Au Maroc, les routes touristiques du cannabis

La région de Ketama, épicentre de la culture du cannabis au Maroc. MOHAMED DRISSI KAMILI / LE DESK
Au Maroc où la culture du cannabis faisait vivre 90 000 ménages en 2013, selon les derniers chiffres officiels disponibles, vendre ou consommer de la drogue est interdit par la loi. Mais à Ketama, où d’abondantes plantations de kif accueillent le visiteur, le haschich fait partie du patrimoine local et sa consommation est largement tolérée

Les guides de voyage et les promoteurs du tourisme au Maroc n’en parlent jamais. Et pourtant, le tourisme du cannabis attire chaque année dans ce pays des milliers de visiteurs amateurs de kif.


« Le climat ici est très spécial. Rien ne pousse à part le kif ! », plaisante Hassan, un quadragénaire rencontré dans un hôtel de la région de Ketama. « C’est notre principale richesse », explique Hassan, qui porte au poignet une ostensible montre en or et reste discret sur la raison de ses fréquents allers-retours vers Casablanca.
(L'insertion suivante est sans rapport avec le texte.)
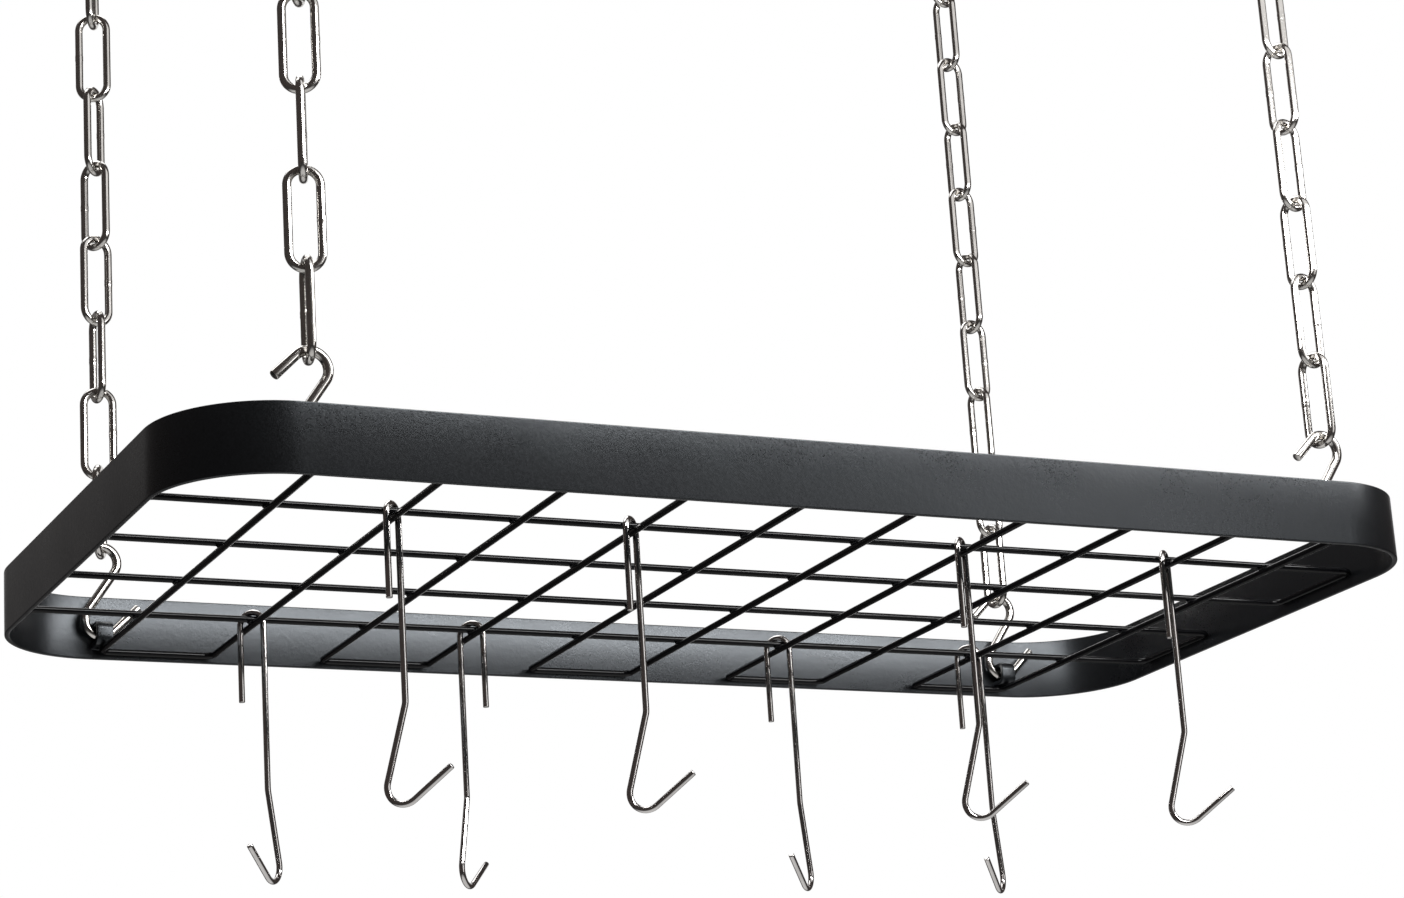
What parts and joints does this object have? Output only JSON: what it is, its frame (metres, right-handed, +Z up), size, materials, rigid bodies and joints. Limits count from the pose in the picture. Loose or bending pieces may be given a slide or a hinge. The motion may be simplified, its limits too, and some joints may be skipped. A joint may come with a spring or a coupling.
{
  "type": "hanging pot rack",
  "caption": "Rounded flat-bar rack with a wire grid, hung on chains and S-hooks from ceiling screw hooks, with wire pot hooks.",
  "frame": {"origin": "on the ceiling plane, in the middle of the four ceiling hooks", "axes": "+X along the rack to the right, +Y to the back, +Z up into the ceiling"},
  "size_m": [0.762, 0.4104, 0.7748],
  "materials": {
    "black_powder_coat": "satin powder coat with a fine texture",
    "black_enamel": "glossy black dip coat",
    "nickel_plate": "bright nickel plate",
    "chrome_plate": "bright chrome plate",
    "zinc_plate": "dull zinc plate"
  },
  "bodies": {
    "ceiling_hooks": {"ceiling_hook_front_left": "zinc_plate", "ceiling_hook_front_right": "zinc_plate", "ceiling_hook_back_left": "zinc_plate", "ceiling_hook_back_right": "zinc_plate"},
    "top_link_front_left": {"chain_front_left_link_1": "nickel_plate"},
    "lower_chain_front_left": {"chain_front_left_link_2": "nickel_plate", "chain_front_left_link_3": "nickel_plate", "chain_front_left_link_4": "nickel_plate", "chain_front_left_link_5": "nickel_plate", "chain_front_left_link_6": "nickel_plate", "chain_front_left_link_7": "nickel_plate", "chain_front_left_lower_links": "nickel_plate"},
    "s_hook_front_left": {"s_hook_front_left": "nickel_plate"},
    "top_link_front_right": {"chain_front_right_link_1": "nickel_plate"},
    "lower_chain_front_right": {"chain_front_right_link_2": "nickel_plate", "chain_front_right_link_3": "nickel_plate", "chain_front_right_link_4": "nickel_plate", "chain_front_right_link_5": "nickel_plate", "chain_front_right_link_6": "nickel_plate", "chain_front_right_link_7": "nickel_plate", "chain_front_right_lower_links": "nickel_plate"},
    "s_hook_front_right": {"s_hook_front_right": "nickel_plate"},
    "top_link_back_left": {"chain_back_left_link_1": "nickel_plate"},
    "lower_chain_back_left": {"chain_back_left_link_2": "nickel_plate", "chain_back_left_link_3": "nickel_plate", "chain_back_left_link_4": "nickel_plate", "chain_back_left_link_5": "nickel_plate", "chain_back_left_link_6": "nickel_plate", "chain_back_left_link_7": "nickel_plate", "chain_back_left_lower_links": "nickel_plate"},
    "s_hook_back_left": {"s_hook_back_left": "nickel_plate"},
    "top_link_back_right": {"chain_back_right_link_1": "nickel_plate"},
    "lower_chain_back_right": {"chain_back_right_link_2": "nickel_plate", "chain_back_right_link_3": "nickel_plate", "chain_back_right_link_4": "nickel_plate", "chain_back_right_link_5": "nickel_plate", "chain_back_right_link_6": "nickel_plate", "chain_back_right_link_7": "nickel_plate", "chain_back_right_lower_links": "nickel_plate"},
    "s_hook_back_right": {"s_hook_back_right": "nickel_plate"},
    "rack_frame": {"bar_frame": "black_powder_coat", "cross_wire_loop_1": "black_enamel", "cross_wire_loop_2": "black_enamel", "cross_wire_loop_3": "black_enamel", "cross_wire_loop_4": "black_enamel", "cross_wire_loop_5": "black_enamel", "long_wire_loop_1": "black_enamel", "long_wire_loop_2": "black_enamel", "hanger_lug_front_left": "black_powder_coat", "hanger_lug_front_right": "black_powder_coat", "hanger_lug_back_left": "black_powder_coat", "hanger_lug_back_right": "black_powder_coat"},
    "pot_hook_front_1": {"pot_hook_front_1": "chrome_plate"},
    "pot_hook_front_2": {"pot_hook_front_2": "chrome_plate"},
    "pot_hook_front_3": {"pot_hook_front_3": "chrome_plate"},
    "pot_hook_front_4": {"pot_hook_front_4": "chrome_plate"},
    "pot_hook_back_1": {"pot_hook_back_1": "chrome_plate"},
    "pot_hook_back_2": {"pot_hook_back_2": "chrome_plate"},
    "pot_hook_back_3": {"pot_hook_back_3": "chrome_plate"},
    "pot_hook_back_4": {"pot_hook_back_4": "chrome_plate"}
  },
  "joints": [
    {"name": "chain_front_left_sway_along", "type": "hinge", "parent": "ceiling_hooks", "child": "top_link_front_left", "pos_m": [-0.3105, -0.1915, -0.04033], "axis": [0, 1, 0], "range_deg": [-12, 12]},
    {"name": "chain_front_left_sway_across", "type": "hinge", "parent": "top_link_front_left", "child": "lower_chain_front_left", "pos_m": [-0.3105, -0.1915, -0.0889], "axis": [1, 0, 0], "range_deg": [-12, 12]},
    {"name": "s_hook_front_left_rock", "type": "hinge", "parent": "lower_chain_front_left", "child": "s_hook_front_left", "pos_m": [-0.3105, -0.1915, -0.52628], "axis": [1, 0, 0], "range_deg": [-12, 12]},
    {"name": "chain_front_right_sway_along", "type": "hinge", "parent": "ceiling_hooks", "child": "top_link_front_right", "pos_m": [0.3105, -0.1915, -0.04033], "axis": [0, 1, 0], "range_deg": [-12, 12]},
    {"name": "chain_front_right_sway_across", "type": "hinge", "parent": "top_link_front_right", "child": "lower_chain_front_right", "pos_m": [0.3105, -0.1915, -0.0889], "axis": [1, 0, 0], "range_deg": [-12, 12]},
    {"name": "s_hook_front_right_rock", "type": "hinge", "parent": "lower_chain_front_right", "child": "s_hook_front_right", "pos_m": [0.3105, -0.1915, -0.52628], "axis": [1, 0, 0], "range_deg": [-12, 12]},
    {"name": "chain_back_left_sway_along", "type": "hinge", "parent": "ceiling_hooks", "child": "top_link_back_left", "pos_m": [-0.3105, 0.1915, -0.04033], "axis": [0, 1, 0], "range_deg": [-12, 12]},
    {"name": "chain_back_left_sway_across", "type": "hinge", "parent": "top_link_back_left", "child": "lower_chain_back_left", "pos_m": [-0.3105, 0.1915, -0.0889], "axis": [1, 0, 0], "range_deg": [-12, 12]},
    {"name": "s_hook_back_left_rock", "type": "hinge", "parent": "lower_chain_back_left", "child": "s_hook_back_left", "pos_m": [-0.3105, 0.1915, -0.52628], "axis": [1, 0, 0], "range_deg": [-12, 12]},
    {"name": "chain_back_right_sway_along", "type": "hinge", "parent": "ceiling_hooks", "child": "top_link_back_right", "pos_m": [0.3105, 0.1915, -0.04033], "axis": [0, 1, 0], "range_deg": [-12, 12]},
    {"name": "chain_back_right_sway_across", "type": "hinge", "parent": "top_link_back_right", "child": "lower_chain_back_right", "pos_m": [0.3105, 0.1915, -0.0889], "axis": [1, 0, 0], "range_deg": [-12, 12]},
    {"name": "s_hook_back_right_rock", "type": "hinge", "parent": "lower_chain_back_right", "child": "s_hook_back_right", "pos_m": [0.3105, 0.1915, -0.52628], "axis": [1, 0, 0], "range_deg": [-12, 12]},
    {"name": "rack_frame_level", "type": "hinge", "parent": "s_hook_front_left", "child": "rack_frame", "pos_m": [-0.3105, -0.1915, -0.57178], "axis": [0, 1, 0], "range_deg": [-12, 12]},
    {"name": "pot_hook_front_1_swing", "type": "hinge", "parent": "rack_frame", "child": "pot_hook_front_1", "pos_m": [-0.2415, -0.1185, -0.58618], "axis": [1, 0, 0], "range_deg": [-40, 40]},
    {"name": "pot_hook_front_2_swing", "type": "hinge", "parent": "rack_frame", "child": "pot_hook_front_2", "pos_m": [-0.1035, -0.1185, -0.58618], "axis": [1, 0, 0], "range_deg": [-40, 40]},
    {"name": "pot_hook_front_3_swing", "type": "hinge", "parent": "rack_frame", "child": "pot_hook_front_3", "pos_m": [0.1035, -0.1185, -0.58618], "axis": [1, 0, 0], "range_deg": [-40, 40]},
    {"name": "pot_hook_front_4_swing", "type": "hinge", "parent": "rack_frame", "child": "pot_hook_front_4", "pos_m": [0.2415, -0.1185, -0.58618], "axis": [1, 0, 0], "range_deg": [-40, 40]},
    {"name": "pot_hook_back_1_swing", "type": "hinge", "parent": "rack_frame", "child": "pot_hook_back_1", "pos_m": [-0.2415, 0.1185, -0.58618], "axis": [1, 0, 0], "range_deg": [-40, 40]},
    {"name": "pot_hook_back_2_swing", "type": "hinge", "parent": "rack_frame", "child": "pot_hook_back_2", "pos_m": [-0.1035, 0.1185, -0.58618], "axis": [1, 0, 0], "range_deg": [-40, 40]},
    {"name": "pot_hook_back_3_swing", "type": "hinge", "parent": "rack_frame", "child": "pot_hook_back_3", "pos_m": [0.1035, 0.1185, -0.58618], "axis": [1, 0, 0], "range_deg": [-40, 40]},
    {"name": "pot_hook_back_4_swing", "type": "hinge", "parent": "rack_frame", "child": "pot_hook_back_4", "pos_m": [0.2415, 0.1185, -0.58618], "axis": [1, 0, 0], "range_deg": [-40, 40]}
  ],
  "couplings": [
    {"joint": "s_hook_front_left_rock", "follows": "chain_front_left_sway_across", "ratio": -1},
    {"joint": "chain_front_right_sway_along", "follows": "chain_front_left_sway_along", "ratio": 1},
    {"joint": "chain_front_right_sway_across", "follows": "chain_front_left_sway_across", "ratio": 1},
    {"joint": "s_hook_front_right_rock", "follows": "chain_front_left_sway_across", "ratio": -1},
    {"joint": "chain_back_left_sway_along", "follows": "chain_front_left_sway_along", "ratio": 1},
    {"joint": "chain_back_left_sway_across", "follows": "chain_front_left_sway_across", "ratio": 1},
    {"joint": "s_hook_back_left_rock", "follows": "chain_front_left_sway_across", "ratio": -1},
    {"joint": "chain_back_right_sway_along", "follows": "chain_front_left_sway_along", "ratio": 1},
    {"joint": "chain_back_right_sway_across", "follows": "chain_front_left_sway_across", "ratio": 1},
    {"joint": "s_hook_back_right_rock", "follows": "chain_front_left_sway_across", "ratio": -1},
    {"joint": "rack_frame_level", "follows": "chain_front_left_sway_along", "ratio": -1}
  ]
}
Attablée dans le bar de l’hôtel, Beatrix, une Allemande de 57 ans au look baba cool, roule un joint au vu de tout le monde. Celle qui se dit « habituée des lieux » explique être « tombée amoureuse » de la région pour « la qualité de son haschich et la gentillesse de ses habitants ».
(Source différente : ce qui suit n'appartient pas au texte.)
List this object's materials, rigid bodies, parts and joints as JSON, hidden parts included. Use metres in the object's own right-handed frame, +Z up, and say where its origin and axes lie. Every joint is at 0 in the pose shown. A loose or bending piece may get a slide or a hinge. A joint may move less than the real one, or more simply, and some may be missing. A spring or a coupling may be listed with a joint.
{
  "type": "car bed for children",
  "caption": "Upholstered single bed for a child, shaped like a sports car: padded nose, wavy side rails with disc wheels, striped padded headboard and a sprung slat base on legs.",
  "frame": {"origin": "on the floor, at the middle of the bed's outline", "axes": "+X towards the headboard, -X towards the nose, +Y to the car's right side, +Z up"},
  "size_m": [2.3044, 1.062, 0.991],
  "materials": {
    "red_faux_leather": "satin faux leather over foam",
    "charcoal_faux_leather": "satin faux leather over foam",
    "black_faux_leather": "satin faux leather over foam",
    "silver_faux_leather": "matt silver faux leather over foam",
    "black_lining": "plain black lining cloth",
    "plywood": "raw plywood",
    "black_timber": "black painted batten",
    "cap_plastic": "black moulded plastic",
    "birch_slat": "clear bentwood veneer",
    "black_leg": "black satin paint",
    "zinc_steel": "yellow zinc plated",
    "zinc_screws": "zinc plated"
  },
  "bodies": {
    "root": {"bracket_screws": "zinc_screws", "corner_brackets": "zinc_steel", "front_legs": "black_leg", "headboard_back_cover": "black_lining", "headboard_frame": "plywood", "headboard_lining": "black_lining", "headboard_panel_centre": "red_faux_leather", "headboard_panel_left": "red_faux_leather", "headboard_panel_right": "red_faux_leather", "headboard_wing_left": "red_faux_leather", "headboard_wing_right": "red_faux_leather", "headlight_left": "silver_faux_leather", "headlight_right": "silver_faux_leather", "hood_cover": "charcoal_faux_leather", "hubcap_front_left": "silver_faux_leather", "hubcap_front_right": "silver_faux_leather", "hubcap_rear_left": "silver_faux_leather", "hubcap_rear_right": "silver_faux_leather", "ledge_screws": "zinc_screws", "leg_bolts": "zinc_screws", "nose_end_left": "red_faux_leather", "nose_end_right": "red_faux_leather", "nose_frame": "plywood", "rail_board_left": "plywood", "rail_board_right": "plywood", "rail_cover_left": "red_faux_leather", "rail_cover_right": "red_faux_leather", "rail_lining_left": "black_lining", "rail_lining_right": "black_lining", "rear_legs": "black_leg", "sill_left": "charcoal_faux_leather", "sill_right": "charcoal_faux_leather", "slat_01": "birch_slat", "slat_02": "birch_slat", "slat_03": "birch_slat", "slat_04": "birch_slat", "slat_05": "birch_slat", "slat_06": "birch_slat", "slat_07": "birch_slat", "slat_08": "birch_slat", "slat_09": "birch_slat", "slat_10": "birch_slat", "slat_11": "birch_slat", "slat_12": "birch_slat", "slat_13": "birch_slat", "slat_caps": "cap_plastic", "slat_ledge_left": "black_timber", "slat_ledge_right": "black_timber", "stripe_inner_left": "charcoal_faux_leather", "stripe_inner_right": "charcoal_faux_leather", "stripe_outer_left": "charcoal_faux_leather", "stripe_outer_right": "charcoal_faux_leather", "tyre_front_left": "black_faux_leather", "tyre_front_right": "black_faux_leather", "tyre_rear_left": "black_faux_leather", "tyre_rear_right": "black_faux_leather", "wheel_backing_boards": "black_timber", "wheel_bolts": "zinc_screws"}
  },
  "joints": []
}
Au Maroc où la culture du cannabis faisait vivre 90 000 ménages en 2013, selon les derniers chiffres officiels disponibles, vendre ou consommer de la drogue est interdit par la loi. Mais à Ketama, où d’abondantes plantations de kif accueillent le visiteur, le haschich fait partie du patrimoine local et sa consommation est largement tolérée.


Teuf « Bombola Ganja »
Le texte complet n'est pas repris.